Organiser:Susan Boynton, Department of Music, Columbia University
Moderator/Chair:Susan Boynton, Department of Music, Columbia University
Paper 318-aWomen Worshipping in Brussels: A 14th-Century Processional at Columbia University
(Language: English)
Karen Hiles, Department of Music, Columbia University
Index terms: Liturgy, Manuscripts and Palaeography, Music
Paper 318-cA New Source for the Parisian Conductus Sursum corda elevate
(Language: English)
Susan Boynton, Department of Music, Columbia University
Index terms: Manuscripts and Palaeography, Music
Abstract

Abstract Paper -a: Housed in the Rare Books and Manuscripts Library at Columbia University, Plimpton MS 034 is a modestly-illuminated fourteenth-century processional containing processions for six feasts. The centrepiece of the small book is a double hymn with an apparently unique melody. Here, O decus virgineum, a hymn to St Clare, is underlaid beneath a hymn to St Francis, O stupor et guadium, and the emphasis on these two saints provides one of the few clues to the manuscript's provenance. The colphon was signed by a scribe named Johannes de Havere, who dated his signature '1351' but left no record of his location. Until now, curators at Columbia have assumed that Havere was working somewhere in the Low Countries at a convent of St Clare, based on the double hymn and the frequent references to 'sisters' in the manuscript's rubrics. A comparison to the colophon of Bruxelles, B.N. 1870, a collectarium-capitularium copied in 1348 at the Convent of Saint-Clarisses in Brussels, reveals the signature of the same scribe, and suggests that the processional and the collectarium were copied and used in the same Brussels community of 'Rich' or Urbanist Clares founded in 1343.
This discovery is important for two reasons: first, it contextualizes the processional within the existing body of information comcerning convents of Rich Clares across the Low Countries and the Brussels community in particular. Secondly, the processional can now join the sparse surviving repertory from fourteenth-century Northern European convents. Relatively few of the extant liturgical books from these types of institutions in Brussels date from before 1550 (Haagh, 1994), and almost all contain widely-known repertory. A more precise understanding of the origins of Plimpton MS 034, especially as it contains a unique, locally-composed chant, can reveal much about life and worship in one of the few centres for St Clares in medieval Belgium.

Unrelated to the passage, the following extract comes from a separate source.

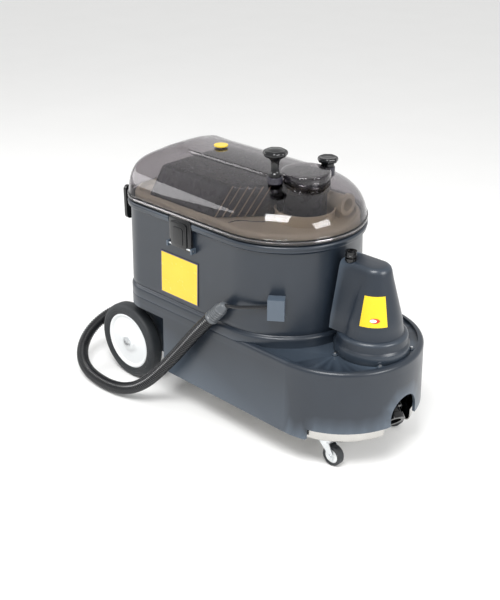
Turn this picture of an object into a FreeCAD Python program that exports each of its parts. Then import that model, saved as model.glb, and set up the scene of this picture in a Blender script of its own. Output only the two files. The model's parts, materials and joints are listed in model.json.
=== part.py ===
"""Wet pick-up carpet cleaner machine, millimetres.

+X points to the nose, +Y to the left side, +Z up. The origin is on the floor, under the
middle of the machine. Every size that can be set by itself is a cell of the sheet "Sizes".
"""
import FreeCAD, Part
import math
import os
import Sketcher

Vector = FreeCAD.Vector
Rotation = FreeCAD.Rotation
doc = FreeCAD.newDocument("carpet_cleaner")
sheet = doc.addObject("Spreadsheet::Sheet", "Sizes")
sheet_rows = []
nodes = {}


# ---------------------------------------------------------------- sizes that carry their formula
class Size:
    """A number together with the sheet formula that gives it."""

    def __init__(self, number, text):
        self.number = float(number)
        self.text = text

    def __add__(self, other):
        return combined(self, "+", other, self.number + number_of(other))

    def __radd__(self, other):
        return combined(other, "+", self, number_of(other) + self.number)

    def __sub__(self, other):
        return combined(self, "-", other, self.number - number_of(other))

    def __rsub__(self, other):
        return combined(other, "-", self, number_of(other) - self.number)

    def __mul__(self, other):
        return combined(self, "*", other, self.number * number_of(other))

    def __rmul__(self, other):
        return combined(other, "*", self, number_of(other) * self.number)

    def __truediv__(self, other):
        return combined(self, "/", other, self.number / number_of(other))

    def __rtruediv__(self, other):
        return combined(other, "/", self, number_of(other) / self.number)

    def __neg__(self):
        return combined(-1, "*", self, -self.number)


def number_of(value):
    return value.number if isinstance(value, Size) else float(value)


def text_of(value):
    return value.text if isinstance(value, Size) else f"({float(value):.6g})"


def combined(left, sign, right, number):
    return Size(number, f"({text_of(left)} {sign} {text_of(right)})")


def size(name, value, meaning):
    sheet_rows.append(name)
    row = len(sheet_rows)
    sheet.set(f"A{row}", meaning)
    sheet.set(f"B{row}", str(value))
    sheet.setAlias(f"B{row}", name)
    return Size(value, f"Sizes.{name}")


def bind(item, path, value):
    item.setExpression(path, text_of(value))


# ---------------------------------------------------------------- driving dimensions
body_width = size("body_width", 380, "width of the housing at the deck")
nose_x = size("nose_x", 236, "centre of the half-round nose")
rear_x = size("rear_x", -331, "rear face of the housing and the tank")
corner_radius = size("corner_radius", 78, "rear corners, seen from above")
deck_top = size("deck_top", 264, "top of the housing's rim")
deck_dip = size("deck_dip", 6, "how far the deck lies below its rim")
rim_width = size("rim_width", 14, "width of the deck's rim")
skirt_low = size("skirt_low", 86, "lower edge of the side skirt")
skirt_nose_low = size("skirt_nose_low", 113, "lower edge of the skirt round the nose")
skirt_flare = size("skirt_flare", 4, "how far the skirt spreads at its foot")
shell_wall = size("shell_wall", 4, "wall of the moulded shells")
recess_front_x = size("recess_front_x", -168, "front of the wheel recess")
recess_top = size("recess_top", 228, "top of the wheel recess")
recess_half = size("recess_half", 133, "half width of the housing between the wheels")
step_x = size("step_x", -286, "front of the step that the axle runs under")
step_top = size("step_top", 134, "top of the step that the axle runs under")
bracket_y = size("bracket_y", 60, "axle brackets from the middle")
arch_half = size("arch_half", 45, "half width of the arch in the nose")
arch_top = size("arch_top", 177, "top of the arch in the nose")
pan_inset = size("pan_inset", 10, "gap from the skirt to the steel pan")
pan_low = size("pan_low", 78, "underside of the steel pan")
pan_depth = size("pan_depth", 34, "height of the steel pan")
pan_sheet = size("pan_sheet", 2, "sheet of the steel pan")
tank_x = size("tank_x", 59, "centre of the tank's round front")
tank_taper = size("tank_taper", 11, "how far the tank's wall leans in")
rim_top = size("rim_top", 508, "top of the tank's flange")
flange_depth = size("flange_depth", 18, "height of the tank's flange")
lid_rise = size("lid_rise", 117, "height of the lid's crown above the rim")
lid_shoulder = size("lid_shoulder", 85, "tight arc at the lid's sides")
lid_wall = size("lid_wall", 3, "wall of the clear lid")
lid_rear_run = size("lid_rear_run", 88, "how far the lid's rear end slopes")
lid_lip = size("lid_lip", 9, "height of the lid's lower lip")
seal_gap = size("seal_gap", 3, "thickness of the seal under the lid")
liner_gap = size("liner_gap", 3, "gap between the tank and its liner")
liner_top = size("liner_top", 526, "top of the liner's shoulder")
turret_radius = size("turret_radius", 57, "outer radius of the lid's turret")
turret_x = size("turret_x", 117, "centre of the lid's turret")
wheel_x = size("wheel_x", -328, "rear axle")
wheel_radius = size("wheel_radius", 101.6, "rear wheel")
wheel_width = size("wheel_width", 38, "rear tyre")
wheel_outer = size("wheel_outer", 181, "outer face of the rear tyres from the middle")
hub_radius = size("hub_radius", 75, "rear hub")
axle_radius = size("axle_radius", 8, "rear axle rod")
running_gap = size("running_gap", 0.08, "radial clearance of every running fit")
clear_gap = size("clear_gap", 0.5, "gap beside turning and sliding pieces")
castor_radius = size("castor_radius", 25, "castor wheel")
castor_width = size("castor_width", 20, "castor wheel")
castor_trail = size("castor_trail", 22, "from the castor's pin to its axle")
castor_x = size("castor_x", 298.5, "castor pin")
castor_y = size("castor_y", 114.6, "castor pin from the middle")
hood_x = size("hood_x", 325, "axis of the motor hood")
hood_radius = size("hood_radius", 86, "foot of the motor hood")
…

Abstract Paper -b: The paper will present unique chants in the Conception office in the fifteenth-century manuscript from Perugia, now kept in the Rare Book and Manuscript Library at Columbia University.

Abstract Paper -c: A thirteenth-century fragment partially disengaged from the binding of a printed book in the Rare Book and Manuscript Library at Columbia University contains part of the first strophe of the two-voice conductus Sursum corda elevate. The fragment is related in style and decoration to the central sources of Notre-Dame polyphony.